[Raw data start]
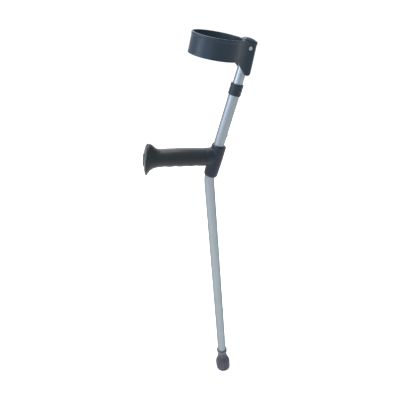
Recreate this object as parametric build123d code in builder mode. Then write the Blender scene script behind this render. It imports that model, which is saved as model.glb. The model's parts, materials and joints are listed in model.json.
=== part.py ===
"""Forearm crutch with a swivelling closed cuff, two telescopic stages and a moulded side handle.

Frame: origin at the centre of the ferrule's sole, +Z up along the lower shaft, the handle
points to -X, the upper shaft leans to +X and Y is the width. Millimetres and degrees.
"""
import os
from math import cos, radians, sin, tan

from build123d import *

# ---- driving dimensions ------------------------------------------------------------------

# main tube: one bent aluminium tube
main_outer_d = 25.0
main_wall = 1.2
bend_height = 695.0
bend_angle = 20.0
bend_radius = 100.0
upper_length = 228.5

# the two inner tubes that telescope in its ends
tube_gap = 0.3
inner_wall = 1.2

# handle: hub moulded round the bend, arm core and soft grip
hub_start = 4.5
hub_end = 84.3
hub_bottom_wall = 5.5
hub_top_wall = 3.5
hub_bottom_round = 4.0
hub_top_round = 1.5
handle_station = 54.3
handle_rise = 7.7
neck_start = 8.0
neck_reach = 6.0
neck_height = 58.0
neck_width = 30.0
neck_lift = 2.5
grip_height = 40.0
grip_width = 44.0
grip_wall = 5.0
core_end = 148.0
flare_start = 136.0
flange_station = 157.0
flange_thickness = 5.0
flange_height = 70.0
flange_width = 54.0
flange_drop = 3.0
flange_tilt = 6.0
end_dome = 5.0
end_dome_share = 0.72
plug_height = 30.0
plug_width = 24.0
plug_rim = 1.2
plug_spigot_height = 20.0
plug_spigot_width = 16.0
plug_spigot_length = 9.0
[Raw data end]
Give back exactly the material above from its opening line to the line bearing "moulded side handle.".

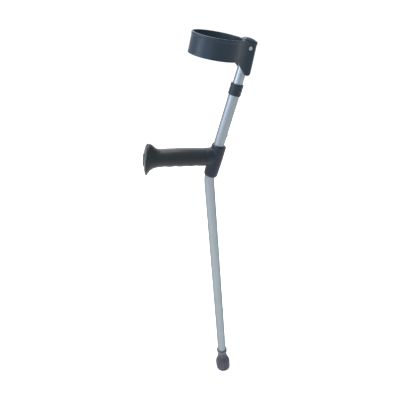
Recreate this object as parametric build123d code in builder mode. Then write the Blender scene script behind this render. It imports that model, which is saved as model.glb. The model's parts, materials and joints are listed in model.json.
=== part.py ===
"""Forearm crutch with a swivelling closed cuff, two telescopic stages and a moulded side handle.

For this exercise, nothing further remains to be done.